Artan told the New York Times: "I am very, very disappointed. I'm just simply a referee who's trying to live his dream."
According to BBC Sport, a Somali embassy official in Nairobi confirmed Artan traveled on a diplomatic passport issued specifically to ease his entry after earlier visa problems. He had valid documents. He had a valid visa.
Andrew Giuliani, who leads the White House Task Force on the World Cup, told BBC World Service: "While I can't go into the derogatory information on that, I can tell you it was the right decision by customs and border patrol and I support that decision."
A vague reference to unspecified "derogatory information" was the extent of the public explanation.

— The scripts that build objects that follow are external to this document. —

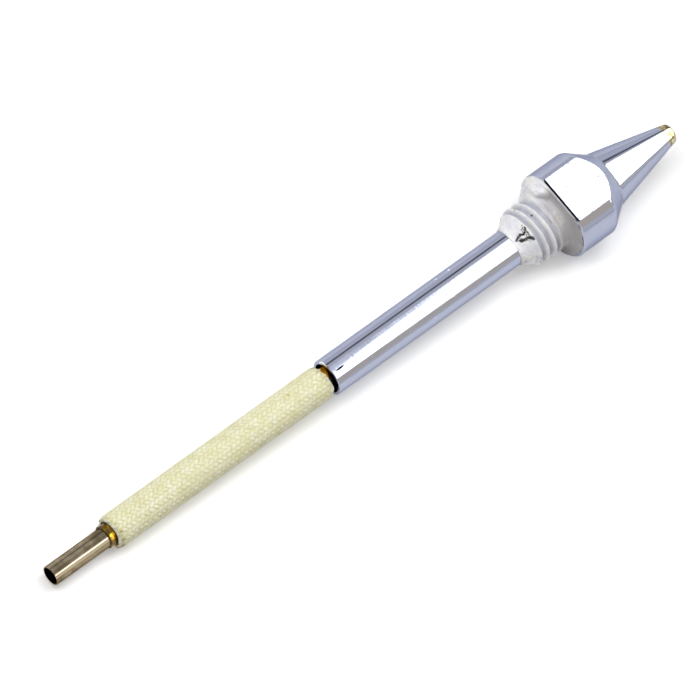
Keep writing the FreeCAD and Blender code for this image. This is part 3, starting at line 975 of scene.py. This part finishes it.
@dataclass
class FilmWrap:
    """The amber film wound on the pipe, creased and lapped."""

    node: str = "film_wrap"
    inner_mm: float = 1.356
    outer_mm: float = 1.6
    crease_mm: float = 0.05
    creases_per_mm: float = 1.1
    creases_across: float = 2.2
    lap_mm: float = 0.05
    lap_turns_per_mm: float = 0.02
    lip_mm: float = 0.06
    shown_rear_mm: float = 1.6
    shown_mouth_mm: tuple[float, float] = (-40.0, -35.5)
    fine_step_mm: float = 0.12
    covered_step_mm: float = 4.0
    hidden_step_mm: float = 2.0
    around: int = 96

    def build(self) -> bpy.types.Object:
        """Winds the film.

        Returns:
            The film, which stands for its CAD node.
        """
        low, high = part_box(self.node)
        start, end = low.x / MM, high.x / MM
        mouth, inside = self.shown_mouth_mm
        stops = ((start + self.lip_mm, start + self.shown_rear_mm, self.fine_step_mm),
                 (start + self.shown_rear_mm, mouth, self.covered_step_mm),
                 (mouth, inside, self.fine_step_mm),
                 (inside, end, self.hidden_step_mm))
        outer = walk([(start, self.inner_mm + 0.1), (start + self.lip_mm, self.outer_mm)], 0.05)
        for here, there, step in stops:
            outer += walk([(here, self.outer_mm), (there, self.outer_mm)], step)[1:]
        inner = [(end, self.inner_mm), (start, self.inner_mm), outer[0]]
        film = turn_ring("amber_film", outer + inner, self.around)

        def place_at(x: float, angle: float, radius: float) -> tuple[float, float]:
            """Sinks a point of the outside by the winding's lap and its creases."""
            if radius < self.inner_mm + 0.05:
                return x, radius
            share = (radius - self.inner_mm) / (self.outer_mm - self.inner_mm)
            lap = self.lap_mm * ((angle / FULL_TURN + x * self.lap_turns_per_mm) % 1.0) - self.lap_mm
            at = Vector((x * self.creases_per_mm, math.sin(angle) * self.creases_across,
                         math.cos(angle) * self.creases_across))
            return x, radius + share * (lap + self.crease_mm * noise.noise(at) * 2.0)

        reshape(film, place_at)
        film.data.materials.append(AmberFilm().dress())
        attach(film, BODY)
        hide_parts(self.node)
        log.info("amber_film: %d faces", len(film.data.polygons))
        return film


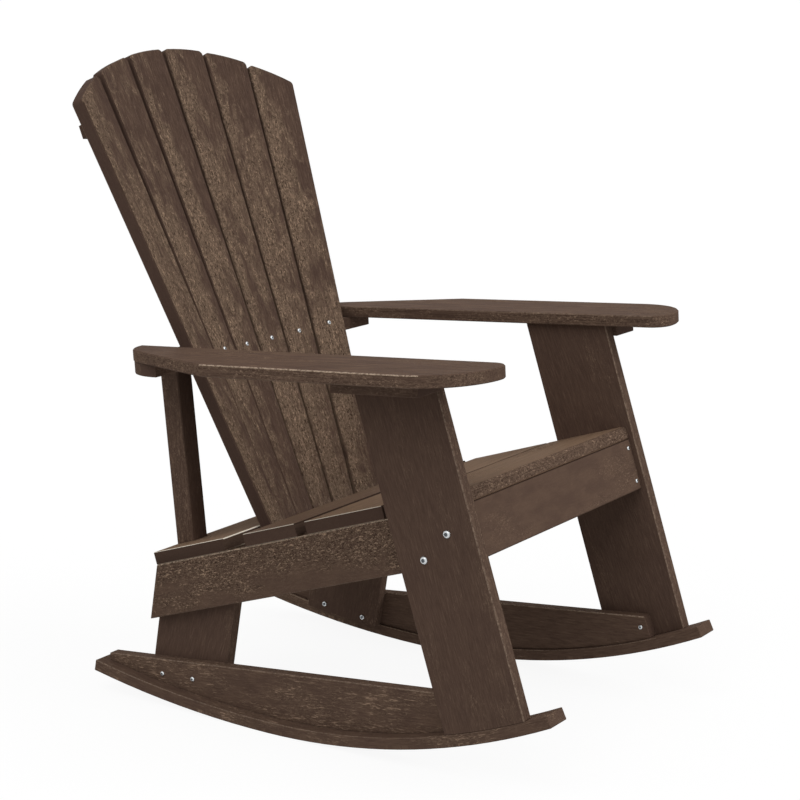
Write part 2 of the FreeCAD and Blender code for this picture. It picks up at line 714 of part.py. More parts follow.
LEG_BOLTS = (("leg_bolt_back", "leg_bolt_down"),
             ("leg_bolt_back + leg_bolt_step", "leg_bolt_down + leg_bolt_drop"))
leg_bolts, leg_nuts = [], []
runner_bolts, runner_nuts = [], []
runner_screws, apron_screws = [], []
for side, sign in SIDES:
    leg, rail = side + "_front_leg", side + "_side_rail"
    for back, down in LEG_BOLTS:
        spot = seat_point(back, "-(%s)" % down)
        leg_bolts.append((from_side("%d * (seat_half_width + board)" % sign, spot, -sign), (leg, rail)))
        leg_nuts.append(from_side("%d * (seat_half_width - board)" % sign, spot, -sign))
    runner, rear_leg = side + "_runner_board", side + "_rear_leg"
    front_bolt = ("runner_bolt_y - %s_bolt_step" % side, "runner_bolt_z - %s_bolt_fall" % side)
    for spot in (("runner_bolt_y", "runner_bolt_z"), front_bolt):
        runner_bolts.append((from_side("%d * seat_half_width" % sign, spot, -sign), (runner, rear_leg)))
        runner_nuts.append(from_side("%d * (seat_half_width - 2 * board)" % sign, spot, -sign))
    inner_face = "%d * (seat_half_width - board)" % sign
    screw = from_side(inner_face, ("runner_screw_y", "runner_screw_z"), sign)
    runner_screws.append((screw, (runner, leg)))
    for down in ("apron_screw_margin", "apron_depth - apron_screw_margin"):
        screw = placement("%d * (seat_half_width - board / 2)" % sign, 0, "-(%s)" % down, roll=-90)
        apron_screws.append((SEAT + " * " + screw, ("front_apron", rail)))

fasten("leg_bolts", leg_bolts, "bolt_radius", "2 * board + nut_height", "bolt_head", "bolt_head_rise")
fasten("runner_bolts", runner_bolts, "runner_bolt_radius", "2 * board + runner_nut_height",
       "runner_bolt_head", "screw_head_rise")
fasten("runner_front_screws", runner_screws, "screw_radius", "runner_screw_length",
       "screw_head", "screw_head_rise")
fasten("apron_screws", apron_screws, "screw_radius", "apron_screw_length",
       "screw_head", "screw_head_rise")


def nuts(name, spots, bolt, radius, height):
    """Hexagonal nuts on the ends of a group of bolts."""
    members = []
    for spot in spots:
        bored = doc.addObject("Part::Cut", "Nut")
        bored.Base = prism("NutBlank", spot, radius, height, 6)
        bored.Tool = hole(spot, bolt, height)
        members.append(bored)
    group(name, members)


nuts("leg_bolt_nuts", leg_nuts, "bolt_radius", "nut_radius", "nut_height")
nuts("runner_bolt_nuts", runner_nuts, "runner_bolt_radius", "runner_nut_radius", "runner_nut_height")

# A screw through each back slat into the cross rail, square to the slat.
back_screws = []
for side, sign in SIDES:
    for slat in SLATS:
        spot = placement(0, 0, "back_screw_rise / cos(%s)" % slat_tilt(slat), roll=-90)
        screw = slat_place(slat, sign) + " * " + spot
        back_screws.append((screw, ("%s_back_slat_%d" % (side, slat + 1), "cross_rail")))
fasten("back_screws", back_screws, "screw_radius", "back_screw_length", "screw_head", "screw_head_rise")

for name, spaces in drilled.items():
    tool = doc.addObject("Part::Compound", name + "_holes")
    tool.Links = spaces
    cut_with(name, tool)

doc.recompute()
faulty = [item.Label for item in doc.Objects if "Invalid" in item.State or "Error" in item.State]
if faulty:
    raise SystemExit("these did not build: %s" % ", ".join(faulty))
os.makedirs("parts", exist_ok=True)
lowest, highest = [], []
for name, piece in pieces.items():
    shape = piece.Shape
    if shape.isNull() or not shape.isValid() or not shape.Solids:
        raise SystemExit("%s is no valid solid" % name)
    shape.exportStep("parts/%s.step" % name)
    box = shape.optimalBoundingBox(False)
    lowest.append((box.XMin, box.YMin, box.ZMin))
    highest.append((box.XMax, box.YMax, box.ZMax))
    print("%-22s %d solids %10.0f mm3" % (name, len(shape.Solids), shape.Volume))
print("box from", [round(min(v), 2) for v in zip(*lowest)], "to", [round(max(v), 2) for v in zip(*highest)])
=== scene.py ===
# %% [markdown]
# # Rocking adirondack chair
# The chair is made of dark brown plastic lumber, screwed and bolted together.
# The measured solids are loaded first and stay where they are. Every board is then
# dressed: a copy of its solid gets soft edges and knows which way its grain runs.
# One lumber finish reads that, so the grain follows each board, as it does on the real one.

# %% Load the frame
import json
import math
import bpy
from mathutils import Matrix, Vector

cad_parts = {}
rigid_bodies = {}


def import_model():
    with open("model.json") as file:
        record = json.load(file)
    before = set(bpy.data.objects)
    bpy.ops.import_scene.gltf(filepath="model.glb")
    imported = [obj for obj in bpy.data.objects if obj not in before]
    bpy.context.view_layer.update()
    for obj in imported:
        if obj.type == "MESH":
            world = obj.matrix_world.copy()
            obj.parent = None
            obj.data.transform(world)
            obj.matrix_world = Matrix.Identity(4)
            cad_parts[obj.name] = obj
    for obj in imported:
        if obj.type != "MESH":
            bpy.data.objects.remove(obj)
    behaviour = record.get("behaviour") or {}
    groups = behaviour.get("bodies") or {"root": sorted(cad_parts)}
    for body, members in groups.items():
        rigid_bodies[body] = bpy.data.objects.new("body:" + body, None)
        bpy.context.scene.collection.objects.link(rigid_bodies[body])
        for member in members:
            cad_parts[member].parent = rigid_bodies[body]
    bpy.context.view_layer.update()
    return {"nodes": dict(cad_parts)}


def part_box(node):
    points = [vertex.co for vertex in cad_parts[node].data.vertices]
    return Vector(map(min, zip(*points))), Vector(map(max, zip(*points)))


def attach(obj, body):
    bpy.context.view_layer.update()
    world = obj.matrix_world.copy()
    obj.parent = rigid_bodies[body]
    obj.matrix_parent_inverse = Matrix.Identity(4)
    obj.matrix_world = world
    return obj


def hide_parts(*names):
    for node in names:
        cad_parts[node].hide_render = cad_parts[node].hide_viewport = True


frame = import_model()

from types import SimpleNamespace

import bmesh
import bpy
from mathutils import Matrix, Vector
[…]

No specifics. No evidence. Somalia is on the U.S. travel ban list — that appears to be the operative factor.
FIFA's response: "Fifa is not involved in host country immigration processes, including visa adjudications."
Coordination between FIFA and the White House, apparently, stopped well short of protecting a credentialed match official from being detained at the airport.
The Strongest Argument for the U.S. Position
The U.S. is the primary host nation for a 48-team, 104-match tournament running through mid-July. The Secret Service, CBP, and intelligence agencies are responsible for securing dozens of venues, 52 referees, thousands of players, and millions of spectators. Sovereign nations have an absolute right to determine who enters their borders. If CBP flagged derogatory information on Artan that it cannot publicly disclose without compromising sources or methods, denial is a defensible call. Iran's IRGC ties to the regime are real and documented. The IRGC is a designated terrorist organization. Blocking affiliated individuals is basic national security enforcement.
But the Execution Has Been a Mess
Even if the substantive decisions were defensible, the process has been chaotic.
A referee with a diplomatic passport and valid visa got held for 11 hours and expelled the day before the tournament, with no public explanation. Iran's fans had tickets in hand with travel booked before the revocation came through. Fifteen Iranian backroom staff were denied visas with days to spare.
This is not competent event management. Whether you support the travel ban or not, this reflects what happens when geopolitical decisions are made with no operational coordination between the State Department, CBP, and the tournament's organizing structure.
FIFA President Gianni Infantino called this "simply the greatest event that humanity has ever seen." According to BBC Sport's Dan Roan, what it actually is — at least so far — is the most politicized World Cup in history. First time a host country has been at war with a participating nation. Visa disputes with days to spare. Fan tickets revoked before matches begin.
What Mainstream Coverage Is Getting Wrong
Left-leaning outlets are framing all of this as Trump xenophobia run amok. The IRGC concern is legitimate. The national security rationale for entry controls during a massive event is legitimate.
Right-leaning coverage — to the extent Fox News covered the political chaos at all — largely avoided it in favor of Landon Donovan nostalgia and USMNT feel-good content. If a tournament the U.S. taxpayer is subsidizing turns into a geopolitical embarrassment with expelled officials and disenfranchised fans, that's a story.
What Comes Next
The World Cup opens Thursday. Artan won't be there. Iranian fans who bought tickets may not be there either. And FIFA — the organization that chose the U.S. as a host nation despite all of this being entirely predictable — is hiding behind "we don't control immigration."
Somebody needs to own this. Nobody is.